On January 9, 1788, Connecticut ratified the U.S. Constitution, advancing the creation of a unified national market that would eventually transform American agriculture. The Constitution’s Commerce Clause enabled federal regulation of interstate trade and uniform tariffs, laying groundwork for the infrastructure, standards, and legal consistency that grain, livestock, and perishable commodities require. Over the next century, that framework supported investments in canals, railroads, and telegraph networks; later, it enabled landmark statutes such as the Packers and Stockyards Act and food safety laws, and the establishment of national market information systems—cornerstones of price discovery and fair competition.

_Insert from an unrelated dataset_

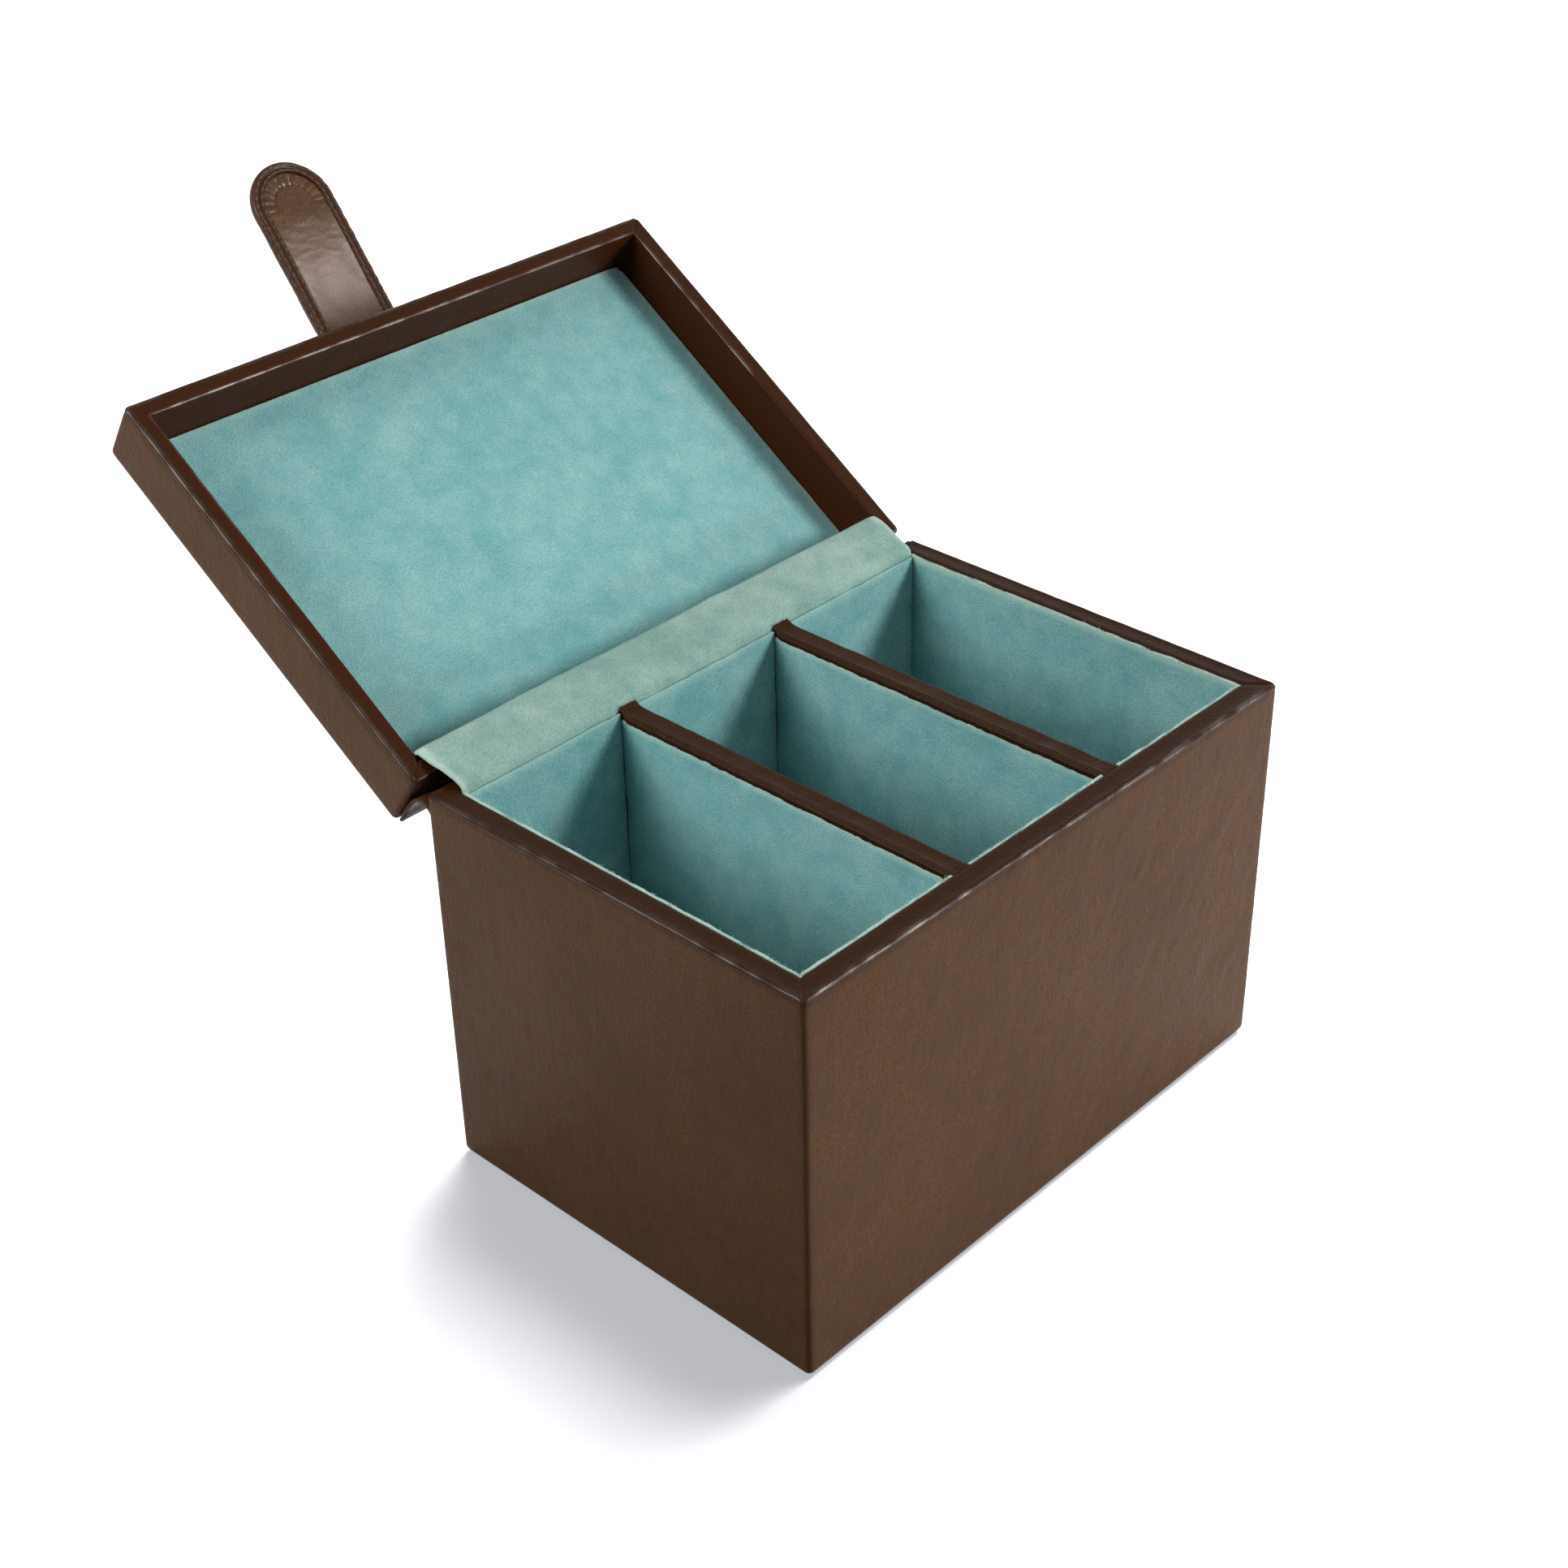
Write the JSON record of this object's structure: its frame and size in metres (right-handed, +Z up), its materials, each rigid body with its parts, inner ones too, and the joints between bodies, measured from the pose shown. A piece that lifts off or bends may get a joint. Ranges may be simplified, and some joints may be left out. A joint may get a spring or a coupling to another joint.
{
  "type": "jewellery case",
  "caption": "Leather-covered open jewellery case with suede-lined bays, a shallow lid on a leather hinge and a closing strap with a hidden magnet.",
  "frame": {"origin": "centre of the underside of the case, on the surface it stands on", "axes": "+X along the front towards the right end, +Y from the front to the hinge at the back, +Z up; the lid is drawn open"},
  "size_m": [0.2, 0.3129, 0.2358],
  "materials": {
    "brown_leather": "smooth calf leather, semi-gloss, dark brown",
    "blue_suede": "suede with a short nap, blue-green",
    "pale_suede": "suede with a short nap, pale green",
    "board": "raw fibreboard, hidden",
    "card": "stiff card, hidden",
    "keeper_steel": "plain steel disc, hidden",
    "magnet": "nickel-plated magnet, hidden",
    "thread": "waxed brown sewing thread"
  },
  "bodies": {
    "case": {"base_board": "board", "front_board": "board", "rear_board": "board", "left_board": "board", "right_board": "board", "body_leather": "brown_leather", "base_leather": "brown_leather", "left_divider_board": "board", "right_divider_board": "board", "left_divider_cap": "brown_leather", "right_divider_cap": "brown_leather", "left_bay_front_lining": "blue_suede", "middle_bay_front_lining": "blue_suede", "right_bay_front_lining": "blue_suede", "left_bay_rear_lining": "blue_suede", "middle_bay_rear_lining": "blue_suede", "right_bay_rear_lining": "blue_suede", "left_wall_lining": "blue_suede", "right_wall_lining": "blue_suede", "left_divider_left_lining": "blue_suede", "left_divider_right_lining": "blue_suede", "right_divider_left_lining": "blue_suede", "right_divider_right_lining": "blue_suede", "left_bay_floor": "blue_suede", "middle_bay_floor": "blue_suede", "right_bay_floor": "blue_suede", "keeper_plate": "keeper_steel", "outer_hinge_leather": "brown_leather", "inner_hinge_suede": "pale_suede"},
    "lid": {"lid_top_board": "board", "lid_front_board": "board", "lid_rear_board": "board", "lid_left_board": "board", "lid_right_board": "board", "lid_leather": "brown_leather", "lid_lining_card": "card", "lid_lining": "blue_suede", "strap_anchor": "brown_leather", "anchor_stitching": "thread", "strap_bend": "brown_leather"},
    "strap": {"strap_outer_leather": "brown_leather", "strap_core": "card", "strap_inner_leather": "brown_leather", "strap_magnet": "magnet", "strap_stitching": "thread"}
  },
  "joints": [
    {"name": "lid_hinge", "type": "hinge", "parent": "case", "child": "lid", "pos_m": [0, 0.0712, 0.1254], "axis": [1, 0, 0], "range_deg": [0, 146.3], "deforming": ["outer_hinge_leather", "inner_hinge_suede"]},
    {"name": "strap_flex", "type": "hinge", "parent": "lid", "child": "strap", "pos_m": [-0.0015, 0.20005, 0.18489], "axis": [1, 0, 0], "range_deg": [-35, 72], "stiffness_Nm_per_rad": 0.06, "deforming": ["strap_bend"]}
  ]
}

Why January 9 Still Matters on the Farm

Taken together, the events linked to January 9 sketch a throughline of agricultural reality in the United States:

  • Markets and institutions define farm opportunity. Constitutional scaffolding and later federal laws turned fragmented colonies into a national marketplace where standardized grades, contracts, and enforcement could flourish.
  • Land and water rules shape everyday decisions. SWANCC’s legacy—and the evolving interpretation of which waters are regulated—continues to influence drainage plans, conservation investments, and risk exposure on working lands.
  • Resilience is local and systemic. The Elk River spill showed how a single point of failure in water supply can cascade through livestock care, processing, and retail, and why contingency planning and source-water protection are as vital as weather insurance.
  • Structural change leaves long shadows. The agricultural upheavals set in motion by secession and the Civil War reshaped labor, credit, and ownership patterns—reminders that policy shocks can alter rural economies for generations.

On farms and ranches, in processing plants and along rural roads, these legacies are not abstractions. They are embedded in where and how producers can move water and soil, in the contracts they sign, the insurance they buy, and the contingency plans they keep close to the desk—quietly connecting a winter date on the calendar to daily work in the field.